Re: [syzbot] [hardening?] [mm?] BUG: bad usercopy in vfs_readlink

From: Mateusz Guzik
Date: Tue Feb 04 2025 - 16:25:50 EST


On Tue, Feb 4, 2025 at 9:48 PM Mateusz Guzik <mjguzik@xxxxxxxxx> wrote:
>
> On Tue, Feb 4, 2025 at 9:31 PM Theodore Ts'o <tytso@xxxxxxx> wrote:
> >
> > On Tue, Feb 04, 2025 at 05:49:48PM +0100, Mateusz Guzik wrote:
> > > I'm going to restate: the original behavior can be restored by
> > > replacing i_size usage with a strlen call. However, as is I have no
> > > basis to think that the disparity between the two is legitimate. If an
> > > ext4 person (Ted cc'ed) tells me the disparity can legally happen and
> > > is the expected way, I'm going to patch it up no problem.
> >
> > There are two kinds of symlinks in ext4. "Fast symlinks", where the
> > symlink target can fit in i_block[]. And normal, sometimes called
> > "slow" symlinks, where i_block[] contains a pointer to data block
> > (either i_blocks[0] for a traditional inode, or the root of an extent
> > tree that will fit in i_block[] if EXTENTS_FL is set). In the case
> > of a fast symlink, the maximum size of the file system is
> > sizeof(i_block[])-1. For a normal/slow symlink, the maximum size is
> > super->s_blocksize.
> >
> > We determine whether a symlink is "fast" or not by checking whether
> > i_size is less than sizeof(i_blocks[]). In other words. if i_size
> > less than 60 (and it's not an encrypted inode), it's a fast symlink
> > and we set i_link to point to the i_block array. From __ext4_iget()
> > in fs/ext4/inode.c:
> >
> > if (IS_ENCRYPTED(inode)) {
> > inode->i_op = &ext4_encrypted_symlink_inode_operations;
> > } else if (ext4_inode_is_fast_symlink(inode)) {
> > inode->i_link = (char *)ei->i_data;
> > inode->i_op = &ext4_fast_symlink_inode_operations;
> > nd_terminate_link(ei->i_data, inode->i_size,
> > sizeof(ei->i_data) - 1);
> > } else {
> > inode->i_op = &ext4_symlink_inode_operations;
> > }
> >
> >
> > The call to nd_terminate_link() guarantees that inode->i_link is
> > NUL-terminated, although the on-disk formatshould have already been
> > NUL-terminated when the symlink is set.
> >
>
> It is nul-terminated, but inode->i_size does not line up with it -- as
> in the inode size pulled from the disk image is different than what
> strlen would suggest.
>
> My question is if that's legitimate, I'm guessing not. If not, then
> ext4 should complain about it.
>
> On stock kernel this happens to work because strlen finds the "right" size.
>

So it occurred to me to check what fsck thinks about it.

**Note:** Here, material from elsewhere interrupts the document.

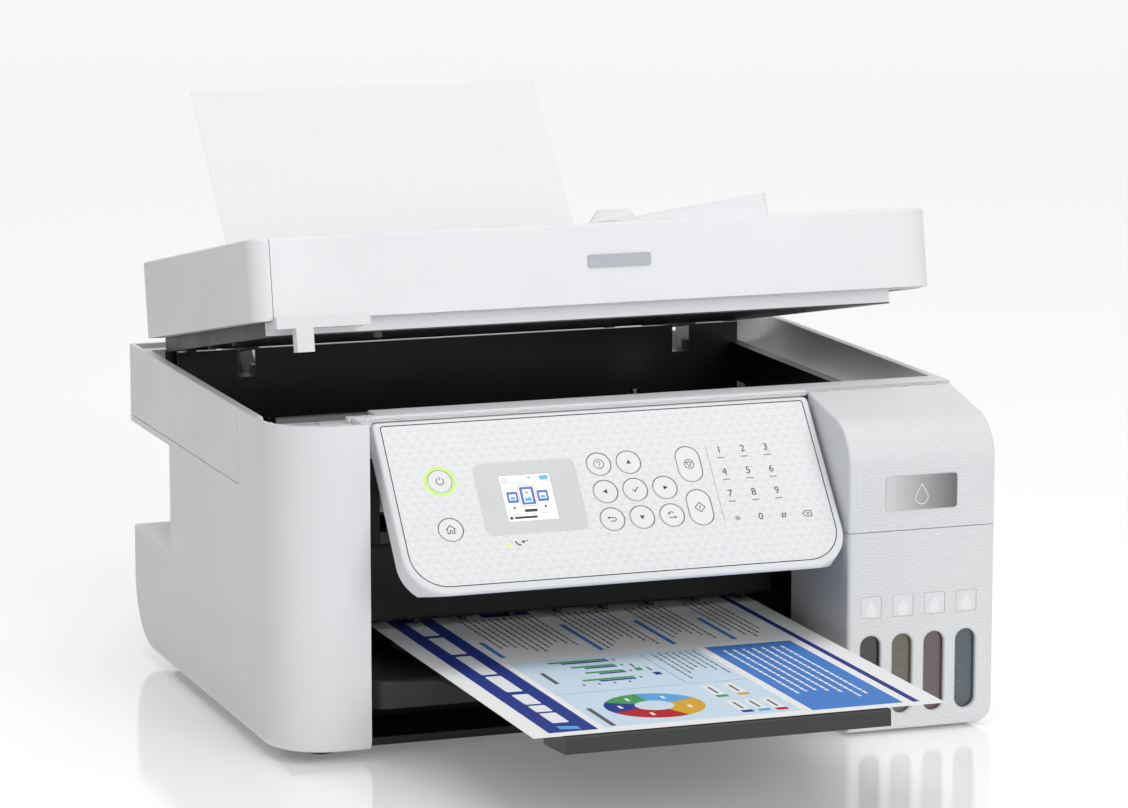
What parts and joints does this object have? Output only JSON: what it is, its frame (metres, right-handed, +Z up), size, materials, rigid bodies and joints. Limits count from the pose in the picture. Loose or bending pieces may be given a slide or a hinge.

I ran it twice in a row, it *removed* the problematic symlink.
e2fsck 1.47.0 (5-Feb-2023)
One or more block group descriptor checksums are invalid. Fix<y>? yes
Group descriptor 0 checksum is 0xd7c5, should be 0xa2fe. FIXED.
Pass 1: Checking inodes, blocks, and sizes
Pass 2: Checking directory structure
Symlink /file0/file1 (inode #14) is invalid.
Clear<y>? yes
Pass 3: Checking directory connectivity
Pass 4: Checking reference counts
Pass 5: Checking group summary information
[ERROR] ../../../../lib/support/quotaio_tree.c:546:check_reference:
Illegal reference (4294967295 >= 6) in user quota file
Update quota info for quota type 0<y>? yes
[QUOTA WARNING] Usage inconsistent for ID 4294967295:actual (0, 0) !=
expected (458752, 8)
[QUOTA WARNING] Usage inconsistent for ID 0:actual (458752, 8) !=
expected (0, 0)
[ERROR] ../../../../lib/support/quotaio_tree.c:546:check_reference:
Illegal reference (256 >= 6) in group quota file
Update quota info for quota type 1<y>? yes

syzkaller: ***** FILE SYSTEM WAS MODIFIED *****
syzkaller: 16/32 files (0.0% non-contiguous), 160/512 blocks

So I stand by my assessment that the symlink fetching code should
check for the problem of size vs strlen disparity.

> > Also note that there really is no point to caching inodes where
> > inode->i_link is not a NUL pointer, since in those cases we never call
> > file system's get_link() function; the VFS will just fetch it straight
> > from i_link. And in those cases, it's because it's a "fast symlink"
> > (many file systems have this concept; not just ext[234]) and the
> > symlink target was read in as part of the on-disk inode, and so there
> > is no separate disk block read read the symlink. And so if you are
> > attempting to cache symlinks where inode->i_link is non-NULL, you're
> > just wasting a small amount of memory, and wasting the CPU time to do
> > the strcpy.
> >
>
> My code does not allocate any extra memory or do any extra copies.
>
> The code prior to my change would grab i_link, strlen on it and pass
> that to copy_to_user every single time readlink is issued.
>
> My code stores the size in the inode (unioned with a field not used
> for symlinks, so no again no increase in memory usage) so that the
> strlen call can be avoided. Past that it's the same thing.
>
> --
> Mateusz Guzik <mjguzik gmail.com>



--
Mateusz Guzik <mjguzik gmail.com>